Gli investimenti nel digitale, per avere successo, presuppongono poi di
essere innestati e piantati su un terreno fertile. Le reti, molto più
giovani della media delle banche, non hanno dovuto perdere tempo ed
energia per dissodare substrati geologici accumulati negli anni, come le
loro “sorelle” più anziane.

Il secondo motivo per cui le reti stanno reagendo in modo positivo alla
pandemia è legato a una catena di comando più snella rispetto a realtà
più complesse come quasi tutte le banche. Ci sono solo pochi grandi
istituti che, grazie a un modello federativo, stanno affrontando la
pandemia superando a pieni voti tutti gli ostacoli grazie a
un’organizzazione delle deleghe diffusa e mirata al massimo
dell’efficienza. Si tratta però di eccezioni.

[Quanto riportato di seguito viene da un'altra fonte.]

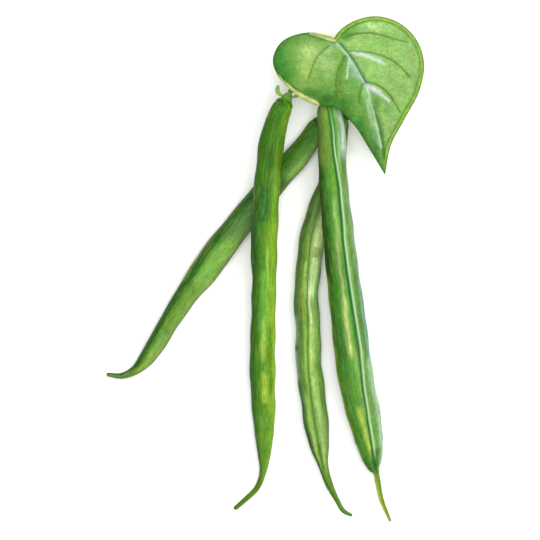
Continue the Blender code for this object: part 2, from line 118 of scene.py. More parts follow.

Nel caso delle reti, invece questa è la regola: una catena di comando
snella dove le figure apicali sono poche e con deleghe chiare, a
contatto con i consulenti finanziari, è questo è un indubbio vantaggio
competitivo. Le reti dei consulenti finanziari sono un po’ come i
gladiatori di Massimo Decimo Meridio nell’atto in cui il Gladiatore e i
suoi affrontano tigri e pretoriani nel Colosseo: in grado di serrare i
ranghi e mettersi in formazione per resistere meglio al nemico, nel
nostro caso al virus.

Il terzo motivo per cui le resti si stanno dimostrando più resilienti
delle banche /e in generale di qualsiasi altro settore) sta nella figura
stessa del consulente finanziario e nella sua essenza.

Una figura in grado di riassumere in sé le migliori caratteristiche di
un imprenditore, di un professionista e di un manager motivato che crede
nella sua azienda. Dell’imprenditore ha la capacità di reagire agli
eventi avversi e di essere proattivo perché sa che tutto dipende da lui
e che la fine del mese è un giorno come altri e non il giorno di paga.

Del professionista il consulente finanziario ha la lucidità di analisi,
il desiderio di tenersi costantemente aggiornato, di investire sulla
propria formazione e sulla continua crescita professionale; ma un altro
suo tratto distintivo è anche la capacità di ascolto, dote oggi sempre
meno diffusa. Del manager di un’azienda, il consulente finanziario ha il
senso di appartenenza alla squadra, l’orgoglio della maglia e la fiducia
nel management che la guida.

I frutti del combinato disposto di queste capacità si è visto durante il
primo lockdown: a una settimana dall’emergenza il 56% dei clienti era
stato contattato dal suo cf, contro il 14% dei clienti seguiti da una
banca generalista. A tre settimane dall’inizio del lockdown i clienti
soddisfatti del proprio cf erano il 71% rispetto al 37% dei clienti di
una media banca generalista. Questi sono fatti, non parole.